The combination of new technologies, increasing costs, and changing customer-usage trends allow us to consider alternative scenarios for how the future of the electric sector may develop. Without fundamental changes to regulatory rules and recovery paradigms, one can speculate as to the adverse impact of disruptive challenges on electric utilities, investors, and access to capital, as well as the resulting impact on customers from a price and service perspective. We have the benefit of lessons learned from other industries to shift the story and move the industry in a direction that will allow for customers, investors, and the U.S. economy to benefit and prosper.
Revising utility tariff structures, particularly in states with potential for high DER adoption, to mitigate (or eliminate) cross subsidies and provide proper customer price signals will support economic implementation of DER while limiting stress on non-DER participants and utility finances.
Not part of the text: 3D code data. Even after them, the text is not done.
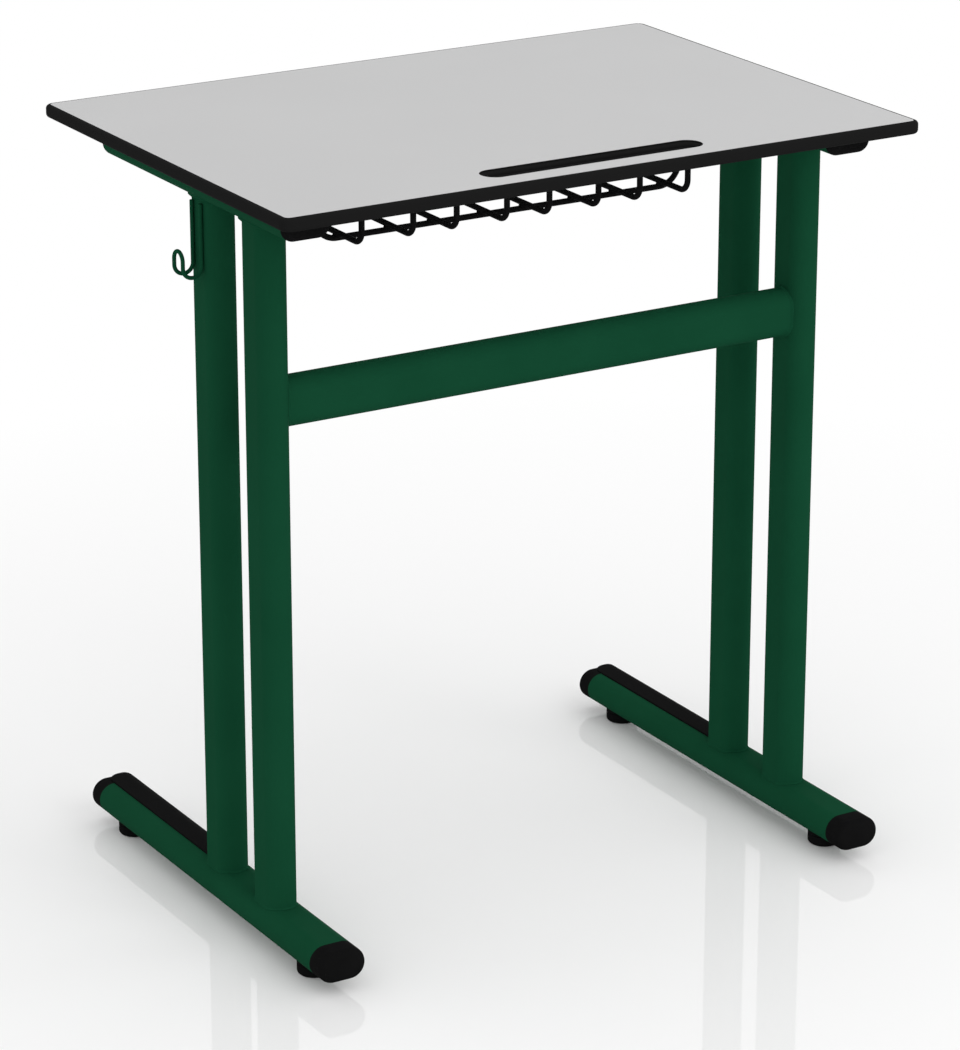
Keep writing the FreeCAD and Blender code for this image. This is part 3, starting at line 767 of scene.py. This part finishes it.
basketEyes = []  # middles of the right side's screw eyes
for place in places:
    node = f"basket_cross_wire_{place}"
    low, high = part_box(node)
    eyeX = high[0] - wireR - basket["eyeR"]
    uprightX = eyeX - basket["eyeReach"]
    y = low[1] + wireR
    basketEyes.append((eyeX, y + basket["eyeR"]))
    corners = [(uprightX, y, low[2] + wireR), (uprightX, y, hangerZ)] + eyeCorners(eyeX, y)
    radii = [basket["crossBendR"], basket["hangerBendR"]] + [basket["eyeR"]] * 3
    grids = [wireGrid(bothWays(corners, radii), basket["wire"])]
    grids += [weldDrop((x, y, z), basket["crossDrop"]) for x, z in floorWires]
    addPiece(f"{node}_wire", makeMesh(node, grids), blackCoat, [node])

node = "basket_back_wire"
low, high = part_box(node)
y = low[1] + wireR
eyeX = high[0] - wireR - basket["eyeR"]
basketEyes.append((eyeX, y + basket["eyeR"]))
grids = [wireGrid(bothWays(eyeCorners(eyeX, y), [basket["eyeR"]] * 3), basket["wire"])]
grids += [weldDrop((x, low[1], hangerZ), basket["backDrop"]) for x, _ in floorWires]
addPiece(f"{node}_wire", makeMesh(node, grids), blackCoat, [node])
print("basket done")

hook = {"wire": 0.0040, "legSpacing": 0.0178, "bendR": 0.00985, "tipRise": 0.0252}
low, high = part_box("bag_hook")
hookR = hook["wire"] / 2
tipR = hook["legSpacing"] / 2
wallX, tipX = high[0] - hookR, low[0] + hookR
middleY = (low[1] + high[1]) / 2
nearY, awayY = middleY + tipR, middleY - tipR
lowZ, highZ = low[2] + hookR, low[2] + hookR + hook["tipRise"]
corners = [(wallX, nearY, high[2]), (wallX, nearY, lowZ), (tipX, nearY, lowZ), (tipX, nearY, highZ),
           (tipX, awayY, highZ), (tipX, awayY, lowZ), (wallX, awayY, lowZ), (wallX, awayY, high[2])]
radii = [hook["bendR"], hook["bendR"], tipR, tipR, hook["bendR"], hook["bendR"]]
grid = wireGrid(bentPath(corners, radii), hook["wire"])
addPiece("bag_hook_wire", makeMesh("bag_hook", [grid]), greenCoat, ["bag_hook"])
print("bag hook done")


# Turned and moulded round parts

glide = {"columns": 96, "padR": 0.017, "edgeR": 0.0035, "rimR": 0.0010, "roundSteps": 12, "rimSteps": 6,
         "boreR": 0.00406, "headR": 0.008, "headRoom": 0.0004, "headPlay": 0.0001, "headZ": 0.004,
         "headHeight": 0.004, "barrelR": 0.007, "saddleEdge": 0.0005, "saddleRows": 8,
         "seam": 0.0003, "seamShare": 0.62}


# Pad: flat foot, rounded edge, side with a fine parting line, top rim, neck and the head's room
def padRings(height):
    padR, boreR, seam = glide["padR"], glide["boreR"], glide["seam"]
    edge = quarterRound(glide["edgeR"], glide["roundSteps"])
    rimRound = quarterRound(glide["rimR"], glide["rimSteps"])
    roomLow = glide["headZ"] - glide["headPlay"]
    roomHigh = glide["headZ"] + glide["headHeight"] + glide["headPlay"]
    roomR = glide["headR"] + glide["headRoom"]
    seamZ = height * glide["seamShare"]
    rings = [(0, 0)] + [(padR - inset, drop) for inset, drop in edge]
    rings += [(padR, seamZ - seam), (padR - seam / 2, seamZ), (padR, seamZ + seam)]
    rings += [(padR - inset, height - drop) for inset, drop in rimRound[::-1]]
    rings += [(boreR, height), (boreR, roomHigh), (roomR, roomHigh), (roomR, roomLow), (0, roomLow)]
    return rings


# Insert: saddle that follows the tube's underside, barrel above it, and the bore
def insertRings(low, high):
    turn = fullTurn(glide["columns"])
    padR, barrelR, boreR, edge = glide["padR"], glide["barrelR"], glide["boreR"], glide["saddleEdge"]

    def underTube(radius):
        return footZ - tubeSide(radius * np.cos(turn), footNarrow)

    rings = [(boreR, low), (padR - edge, low), (padR, low + edge)]
    rings += [(radius, underTube(radius)) for radius in np.linspace(padR, barrelR, glide["saddleRows"])]
    rings += [(barrelR, high - edge), (barrelR - edge, high), (boreR, high)]
    return rings


# Thread: a triangle wave that winds up from the start to the top, 0 on its crest and 1 in its root.
# Gives the levels of its rows and the wave at each of them over the turn.
def threadWave(turn, start, high, pitch, rowsPerTurn):
    levels = np.linspace(start, high, int((high - start) / pitch * rowsPerTurn))
    phase = (levels[:, None] / pitch - turn[None] / (2 * pi)) % 1
    return levels, 1 - np.abs(2 * phase - 1)


stud = {"r": 0.004, "pitch": 0.00125, "threadDepth": 0.0007, "columns": 48, "rowsPerTurn": 12,
        "point": 0.001, "pointShare": 0.8, "headEdge": 0.0006, "plainLength": 0.0015}


# Levelling screw: round head, then a thread that grows over its first turn and tapers at its point
def studGrid(x, y, low, high):
    headTop = low + glide["headHeight"]
    start = headTop + stud["plainLength"]
    headR, edge = glide["headR"], stud["headEdge"]
    levels, wave = threadWave(fullTurn(stud["columns"]), start, high, stud["pitch"], stud["rowsPerTurn"])
    ease = np.clip((levels - start) / stud["pitch"], 0, 1)[:, None]
    pointed = np.clip((levels - (high - stud["point"])) / stud["point"], 0, 1)[:, None]
    taper = pointed * stud["point"] * stud["pointShare"]
    radius = np.minimum(stud["r"] - stud["threadDepth"] * wave * ease, stud["r"] - taper)
    rings = [(0, low), (headR - edge, low), (headR, low + edge), (headR, headTop - edge),
             (headR - edge, headTop), (stud["r"], headTop), (stud["r"], start)]
    rings += [*zip(radius, levels), (0, high)]
    return ringsAbout(x, y, rings, stud["columns"], False)


for side in sides:
    for place in places:
        pad, insert, screw = [f"glide_{part}_{side}_{place}" for part in ("pad", "insert", "stud")]
        low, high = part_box(pad)
        x, y, _ = centreOf(pad)
        grid = ringsAbout(x, y, padRings(high[2]), glide["columns"], False)
        addPiece(f"{pad}_moulding", makeMesh(pad, [grid]), blackMoulded, [pad])
        low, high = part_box(insert)
        grid = ringsAbout(x, y, insertRings(low[2], high[2]), glide["columns"], True)
        addPiece(f"{insert}_moulding", makeMesh(insert, [grid]), blackMoulded, [insert])
        low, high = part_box(screw)
        addPiece(f"{screw}_screw", makeMesh(screw, [studGrid(x, y, low[2], high[2])]), zinc, [screw])
print("glides done")

screws = {"columns": 72, "socketSides": 6, "socketShare": 0.5, "depthShare": 0.6, "underEdge": 0.0003,
          "crownSteps": 8, "threadPitch": 0.0010, "threadDepth": 0.0005, "rowsPerTurn": 8, "clear": 0.0012}
basketScrew = {"r": 0.0025, "headR": 0.0080, "headHeight": 0.0035, "crownR": 0.0022}
bush = {"r": 0.0045, "boreR": 0.0031, "knurls": 24, "knurlDepth": 0.00025, "groove": 0.0008, "columns": 144}


# Pan-head screw seen from below: six-sided socket, face, crown round, head, and a threaded shank
def screwGrid(x, y, low, high, look):
    turn = fullTurn(screws["columns"])
    sector = 2 * pi / screws["socketSides"]
    flat = look["headR"] * screws["socketShare"] * cos(sector / 2)
    socket = flat / np.cos((turn + sector / 2) % sector - sector / 2)
    depth = low + look["headHeight"] * screws["depthShare"]
    crown = quarterRound(look["crownR"], screws["crownSteps"])
    top = low + look["headHeight"]
    start = top + screws["clear"]
    levels, wave = threadWave(turn, start, high, screws["threadPitch"], screws["rowsPerTurn"])
    rings = [(0, depth), (socket, depth), (socket, low)]
    rings += [(look["headR"] - inset, low + drop) for inset, drop in crown]
    rings += [(look["headR"], top - screws["underEdge"]), (look["headR"] - screws["underEdge"], top)]
    rings += [(look["r"], top), (look["r"], start)]
    rings += [*zip(look["r"] - screws["threadDepth"] * wave, levels), (0, high)]
    return ringsAbout(x, y, rings, screws["columns"], False)


# Turned bush: its outside is a cosine wave of knurls, with a plain groove round its middle, and its bore
def bushGrid(x, y, low, high):
    turn = fullTurn(bush["columns"])
    knurl = bush["r"] - bush["knurlDepth"] * (0.5 - 0.5 * np.cos(bush["knurls"] * turn))
    middle, half = (low + high) / 2, bush["groove"]
    plain = bush["r"] - bush["knurlDepth"]
    rings = [(bush["boreR"], low), (plain, low), (knurl, low + half / 2), (knurl, middle - half),
             (plain, middle - half / 2), (plain, middle + half / 2), (knurl, middle + half),
             (knurl, high - half / 2), (plain, high), (bush["boreR"], high)]
    return ringsAbout(x, y, rings, bush["columns"], True)


framePlaces = [(centreOf(f"top_rail_{side}")[0], y) for side in sides for y in railScrewYs]
basketPlaces = [(way * x, y) for x, y in basketEyes for way in (-1, 1)]
low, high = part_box("frame_screws")
grids = [screwGrid(x, y, low[2], high[2], frameScrew) for x, y in framePlaces]
addPiece("frame_screws_turned", makeMesh("frame_screws", grids), zinc, ["frame_screws"])
low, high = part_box("frame_screw_inserts")
grids = [bushGrid(x, y, low[2], high[2]) for x, y in framePlaces]
addPiece("frame_screw_inserts_turned", makeMesh("frame_screw_inserts", grids), brass,
         ["frame_screw_inserts"])
low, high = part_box("basket_screws")
grids = [screwGrid(x, y, low[2], high[2], basketScrew) for x, y in basketPlaces]
addPiece("basket_screws_turned", makeMesh("basket_screws", grids), zinc, ["basket_screws"])
print("screws done")


# Stage: a pale floor that fades to the white backdrop, soft light all round, and the camera

stage = {"floorSize": 14, "floorColour": 0.80, "floorRough": 0.6, "floorSpecular": 0.2, "nearWhite": 0.99,
         "fade": (0.3, 1.5), "glossShare": 0.115, "glossRough": 0.025, "skyStrength": 0.90, "skyWhite": 1.0}


def grey(level):
    return (level, level, level, 1)


# Mixes two shaders by a factor that is set or linked afterwards
def mixShaders(tree, first, second):
    mix = tree.nodes.new("ShaderNodeMixShader")
    tree.links.new(first, mix.inputs[1])
    tree.links.new(second, mix.inputs[2])
    return mix


# Floor: for the camera it is lit white near the desk and fades to plain white by distance;
# to the object it is a plain pale floor
def floorMaterial():
    material, tree, shader = newMaterial("paleFloor")
    new, link = tree.nodes.new, tree.links.new
    shader.inputs["Base Color"].default_value = grey(stage["floorColour"])
    shader.inputs["Roughness"].default_value = stage["floorRough"]
    shader.inputs["Specular IOR Level"].default_value = stage["floorSpecular"]
    lit = new("ShaderNodeBsdfDiffuse")
    lit.inputs["Color"].default_value = grey(stage["nearWhite"])
    gloss = new("ShaderNodeBsdfGlossy")
    gloss.inputs["Roughness"].default_value = stage["glossRough"]
    sheen = mixShaders(tree, lit.outputs["BSDF"], gloss.outputs["BSDF"])
    sheen.inputs["Fac"].default_value = stage["glossShare"]
    white = new("ShaderNodeEmission")
    white.inputs["Color"].default_value = grey(stage["skyWhite"])
    seen = mixShaders(tree, sheen.outputs["Shader"], white.outputs["Emission"])
    coordinates = new("ShaderNodeTexCoord")
    length = new("ShaderNodeVectorMath")
    length.operation = "LENGTH"
    link(coordinates.outputs["Object"], length.inputs[0])
    link(rangeNode(tree, length.outputs["Value"], stage["fade"], (0, 1)), seen.inputs["Fac"])
    final = mixShaders(tree, shader.outputs["BSDF"], seen.outputs["Shader"])
    link(new("ShaderNodeLightPath").outputs["Is Camera Ray"], final.inputs["Fac"])
    output = next(node for node in tree.nodes if node.type == "OUTPUT_MATERIAL")
    link(final.outputs["Shader"], output.inputs["Surface"])
    return material


# One square sheet, with its middle at the origin
def makeFloor():
    half = stage["floorSize"] / 2
    side = np.linspace(-half, half, 2)
    grid = np.stack(np.broadcast_arrays(side[:, None], side[None], 0.0), -1)
    mesh = bpy.data.meshes.new("floor")
    mesh.from_pydata(grid.reshape(-1, 3), [], [(0, 2, 3, 1)])
    floor = bpy.data.objects.new("floor", mesh)
    bpy.context.scene.collection.objects.link(floor)
    mesh.materials.append(floorMaterial())
    floor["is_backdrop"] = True


# Sky: an even soft light; the camera and reflections see it as the white backdrop
def makeSky():
    world = bpy.data.worlds.new("studio")
    bpy.context.scene.world = world
    world.use_nodes = True
    tree = world.node_tree
    tree.nodes.clear()
    new, link = tree.nodes.new, tree.links.new
    output = new("ShaderNodeOutputWorld")
    light, white = new("ShaderNodeBackground"), new("ShaderNodeBackground")
    light.inputs["Color"].default_value = grey(1)
    light.inputs["Strength"].default_value = stage["skyStrength"]
    white.inputs["Color"].default_value = grey(stage["skyWhite"])
    path = new("ShaderNodeLightPath")
    anyWhite = path.outputs["Is Camera Ray"]
    for name in ("Is Glossy Ray", "Is Transmission Ray"):
        most = new("ShaderNodeMath")
        most.operation = "MAXIMUM"
        link(anyWhite, most.inputs[0])
        link(path.outputs[name], most.inputs[1])
        anyWhite = most.outputs[0]
    mix = mixShaders(tree, light.outputs["Background"], white.outputs["Background"])
    link(anyWhite, mix.inputs["Fac"])
    link(mix.outputs["Shader"], output.inputs["Surface"])


# Camera: its place, its angles in radians, and its focal length in pixels of the photograph
cameraLook = {"place": (-2.02335, -3.38806, 1.75458), "yaw": 0.53863, "pitch": 0.34358,
              "focalPixels": 4155.5, "longSidePixels": 1050, "sensor": 36, "clip": (0.1, 50)}


def makeCamera():
    data = bpy.data.cameras.new("camera")
    camera = bpy.data.objects.new("camera", data)
    bpy.context.scene.collection.objects.link(camera)
    camera.location = cameraLook["place"]
    camera.rotation_euler = (pi / 2 - cameraLook["pitch"], 0, -cameraLook["yaw"])
    data.sensor_width = cameraLook["sensor"]
    data.lens = cameraLook["focalPixels"] / cameraLook["longSidePixels"] * cameraLook["sensor"]
    data.clip_start, data.clip_end = cameraLook["clip"]
    bpy.context.scene.camera = camera


lampTarget = (0, 0, 0.4)
lamps = [{"name": "keySoftbox", "place": (0.6, -2.8, 2.0), "size": 2.0, "power": 20},
         {"name": "fillSoftbox", "place": (2.4, -0.8, 1.6), "size": 1.6, "power": 3}]


# Lamps: square softboxes, each tilted up from straight down and turned to face the target
def makeLamps():
    for look in lamps:
        data = bpy.data.lights.new(look["name"], "AREA")
        data.shape, data.size, data.energy = "SQUARE", look["size"], look["power"]
        lamp = bpy.data.objects.new(look["name"], data)
        bpy.context.scene.collection.objects.link(lamp)
        way = np.array(lampTarget) - np.array(look["place"])
        lamp.location = look["place"]
        flat = np.hypot(way[0], way[1])
        lamp.rotation_euler = (atan(flat / -way[2]), 0, np.arctan2(way[1], way[0]) - pi / 2)
        lamp.visible_glossy = False  # or its square shows in the floor's gloss from behind


makeFloor()
makeSky()
makeLamps()
makeCamera()
bpy.context.scene.view_settings.view_transform = "Standard"
print("floor, sky, lamps and camera done")

low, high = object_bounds()
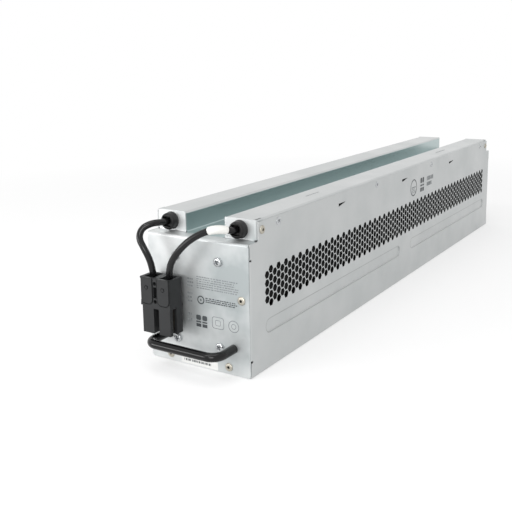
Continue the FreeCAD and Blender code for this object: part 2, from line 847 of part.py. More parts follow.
strain_relief("left_strain_relief", "-")
strain_relief("right_strain_relief", "")

# The connector's housing, in expressions from its lower front left corner
plug_right = "plug_left + plug_wide"
plug_back = "plug_front + plug_thick"
plug_top = "plug_low + plug_tall"
plug_middle = "plug_left + plug_wide / 2"
nose_left = "plug_left + plug_inset_left"
nose_right = "plug_left + plug_wide - plug_inset_right"
nose_middle = "plug_left + plug_wide / 2 + plug_inset_left / 2 - plug_inset_right / 2"
pole_offset = "(plug_gap / 2 + plug_web + fit + contact_wide / 2)"
poles = (("left", "-"), ("right", "+"))
barrel_along = "plug_front + plug_thick / 2"
slot_back = "plug_front + plug_face_wall + plug_slot"
slot_top = "plug_low + plug_slot_tall"
cavity_low = "plug_low + plug_tall - plug_cavity_deep"


def grip_pad(name, left):
    """A raised plate on the housing's face with its two lower corners rounded."""
    face = ("plug_front - plug_pad_rise", "plug_front")
    low = "plug_low + plug_pad_low"
    right = f"{left} + plug_pad_wide"
    corner_at = f"{low} + plug_pad_corner"
    corners = [
        rod(f"{name}_corner_{turn}", "plug_pad_corner", "plug_pad_rise", (at, face[0], corner_at), "+y")
        for turn, at in enumerate((f"{left} + plug_pad_corner", f"{right} - plug_pad_corner"))
    ]
    return corners + [
        block(name + "_upper", (left, right), face, (corner_at, plug_top)),
        block(name + "_lower", (f"{left} + plug_pad_corner", f"{right} - plug_pad_corner"), face,
              (low, corner_at)),
        rod(name + "_mark", "plug_mark", "plug_pad_rise + plug_mark_rise",
            (f"{left} + plug_pad_wide / 2", "plug_front - plug_pad_rise - plug_mark_rise",
             "plug_low + plug_mark_up"), "+y"),
    ]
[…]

This is a near-term, must-consider action by all policy setting industry stakeholders.
The electric utility sector will benefit from proactive assessment and planning to address disruptive challenges. Thirty year investments need to be made on the basis that they will be recoverable in the future in a timely manner. To the extent that increased risk is incurred, capital deployment and recovery mechanisms need to be adapted accordingly. The paper addresses possible strategic responses to competitive threats in order to protect investors and capital availability. While the paper does not propose new business models for the industry to pursue to address disruptive challenges in order to protect investors and retain access to capital, it does highlight several of the expectations and objectives of investors, which may lead to business model transformation alternatives.